## Task goal
Would you quote the material below from its first line through the line containing "outer_drill_reach = 16.0", exactly and with both ends included?

## Source material
——

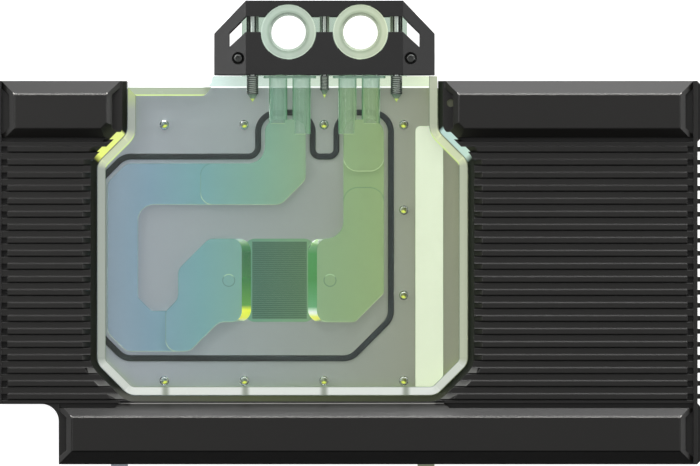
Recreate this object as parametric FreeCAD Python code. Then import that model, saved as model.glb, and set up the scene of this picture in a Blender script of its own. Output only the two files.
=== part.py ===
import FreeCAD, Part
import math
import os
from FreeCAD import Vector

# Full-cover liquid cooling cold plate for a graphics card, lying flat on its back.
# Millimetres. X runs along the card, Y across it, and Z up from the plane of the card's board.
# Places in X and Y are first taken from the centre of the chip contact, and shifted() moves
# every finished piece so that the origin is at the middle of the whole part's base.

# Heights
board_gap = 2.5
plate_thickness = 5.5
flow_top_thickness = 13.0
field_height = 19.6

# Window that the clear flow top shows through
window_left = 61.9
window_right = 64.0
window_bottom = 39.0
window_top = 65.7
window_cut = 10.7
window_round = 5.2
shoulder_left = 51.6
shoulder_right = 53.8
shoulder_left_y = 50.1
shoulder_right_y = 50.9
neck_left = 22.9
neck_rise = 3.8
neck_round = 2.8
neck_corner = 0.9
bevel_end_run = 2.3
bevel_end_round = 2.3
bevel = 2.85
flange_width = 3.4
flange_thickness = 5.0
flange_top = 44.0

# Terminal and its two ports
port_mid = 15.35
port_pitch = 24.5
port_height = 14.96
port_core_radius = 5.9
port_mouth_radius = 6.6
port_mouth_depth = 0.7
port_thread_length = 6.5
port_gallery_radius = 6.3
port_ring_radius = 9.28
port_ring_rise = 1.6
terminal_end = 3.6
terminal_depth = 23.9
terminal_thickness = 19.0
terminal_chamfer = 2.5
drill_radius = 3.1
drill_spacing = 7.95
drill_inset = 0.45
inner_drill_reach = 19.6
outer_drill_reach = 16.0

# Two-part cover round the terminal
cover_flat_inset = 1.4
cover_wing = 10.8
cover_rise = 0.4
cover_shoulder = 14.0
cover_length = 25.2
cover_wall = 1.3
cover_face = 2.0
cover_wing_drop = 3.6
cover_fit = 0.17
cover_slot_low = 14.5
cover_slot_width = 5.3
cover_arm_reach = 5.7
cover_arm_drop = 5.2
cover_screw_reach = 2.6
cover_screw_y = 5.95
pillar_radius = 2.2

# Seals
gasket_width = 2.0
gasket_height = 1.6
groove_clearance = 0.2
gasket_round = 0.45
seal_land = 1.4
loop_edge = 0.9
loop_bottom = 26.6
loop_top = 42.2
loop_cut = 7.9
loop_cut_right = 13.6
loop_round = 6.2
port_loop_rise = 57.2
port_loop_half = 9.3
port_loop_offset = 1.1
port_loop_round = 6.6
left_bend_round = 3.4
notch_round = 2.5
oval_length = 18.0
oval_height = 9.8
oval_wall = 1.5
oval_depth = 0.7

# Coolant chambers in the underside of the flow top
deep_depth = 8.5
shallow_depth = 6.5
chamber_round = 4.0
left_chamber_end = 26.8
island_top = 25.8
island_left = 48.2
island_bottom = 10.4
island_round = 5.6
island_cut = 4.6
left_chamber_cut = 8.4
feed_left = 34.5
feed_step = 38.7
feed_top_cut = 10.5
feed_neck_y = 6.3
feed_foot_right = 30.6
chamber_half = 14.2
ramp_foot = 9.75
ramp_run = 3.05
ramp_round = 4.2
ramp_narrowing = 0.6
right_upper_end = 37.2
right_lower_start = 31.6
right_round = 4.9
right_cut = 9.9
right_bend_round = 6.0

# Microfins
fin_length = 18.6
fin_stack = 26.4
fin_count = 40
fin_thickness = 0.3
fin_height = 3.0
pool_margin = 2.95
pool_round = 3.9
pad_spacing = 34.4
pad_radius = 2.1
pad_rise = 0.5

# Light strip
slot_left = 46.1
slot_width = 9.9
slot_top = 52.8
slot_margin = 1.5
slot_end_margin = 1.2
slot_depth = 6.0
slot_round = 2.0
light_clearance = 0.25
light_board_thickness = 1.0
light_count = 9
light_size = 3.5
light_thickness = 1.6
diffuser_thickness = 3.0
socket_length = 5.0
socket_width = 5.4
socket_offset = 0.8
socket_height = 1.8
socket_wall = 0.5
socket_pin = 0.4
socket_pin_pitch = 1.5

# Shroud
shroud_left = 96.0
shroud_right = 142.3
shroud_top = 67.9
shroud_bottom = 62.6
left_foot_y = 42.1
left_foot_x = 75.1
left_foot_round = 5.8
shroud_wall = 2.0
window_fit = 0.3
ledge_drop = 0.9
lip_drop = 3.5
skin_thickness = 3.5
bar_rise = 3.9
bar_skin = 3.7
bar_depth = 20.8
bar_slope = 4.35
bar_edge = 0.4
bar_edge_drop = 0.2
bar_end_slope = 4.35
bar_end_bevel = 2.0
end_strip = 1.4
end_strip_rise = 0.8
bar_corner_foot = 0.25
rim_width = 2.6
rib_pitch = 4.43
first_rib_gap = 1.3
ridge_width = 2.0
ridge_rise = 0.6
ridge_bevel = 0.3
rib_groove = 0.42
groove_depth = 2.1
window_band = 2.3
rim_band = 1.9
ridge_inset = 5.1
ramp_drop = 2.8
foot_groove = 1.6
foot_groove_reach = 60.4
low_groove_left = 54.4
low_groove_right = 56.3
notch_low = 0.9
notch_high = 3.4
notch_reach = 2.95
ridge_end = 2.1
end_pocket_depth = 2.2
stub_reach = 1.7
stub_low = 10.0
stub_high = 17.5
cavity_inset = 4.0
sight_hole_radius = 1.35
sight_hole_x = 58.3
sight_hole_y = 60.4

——

## Final result
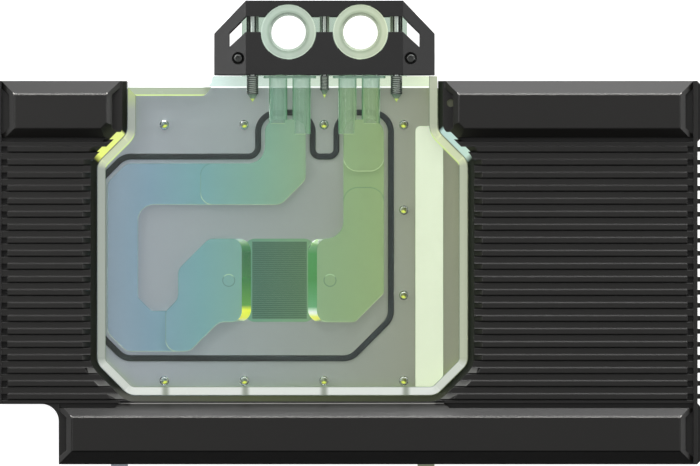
Recreate this object as parametric FreeCAD Python code. Then import that model, saved as model.glb, and set up the scene of this picture in a Blender script of its own. Output only the two files.
=== part.py ===
import FreeCAD, Part
import math
import os
from FreeCAD import Vector

# Full-cover liquid cooling cold plate for a graphics card, lying flat on its back.
# Millimetres. X runs along the card, Y across it, and Z up from the plane of the card's board.
# Places in X and Y are first taken from the centre of the chip contact, and shifted() moves
# every finished piece so that the origin is at the middle of the whole part's base.

# Heights
board_gap = 2.5
plate_thickness = 5.5
flow_top_thickness = 13.0
field_height = 19.6

# Window that the clear flow top shows through
window_left = 61.9
window_right = 64.0
window_bottom = 39.0
window_top = 65.7
window_cut = 10.7
window_round = 5.2
shoulder_left = 51.6
shoulder_right = 53.8
shoulder_left_y = 50.1
shoulder_right_y = 50.9
neck_left = 22.9
neck_rise = 3.8
neck_round = 2.8
neck_corner = 0.9
bevel_end_run = 2.3
bevel_end_round = 2.3
bevel = 2.85
flange_width = 3.4
flange_thickness = 5.0
flange_top = 44.0

# Terminal and its two ports
port_mid = 15.35
port_pitch = 24.5
port_height = 14.96
port_core_radius = 5.9
port_mouth_radius = 6.6
port_mouth_depth = 0.7
port_thread_length = 6.5
port_gallery_radius = 6.3
port_ring_radius = 9.28
port_ring_rise = 1.6
terminal_end = 3.6
terminal_depth = 23.9
terminal_thickness = 19.0
terminal_chamfer = 2.5
drill_radius = 3.1
drill_spacing = 7.95
drill_inset = 0.45
inner_drill_reach = 19.6
outer_drill_reach = 16.0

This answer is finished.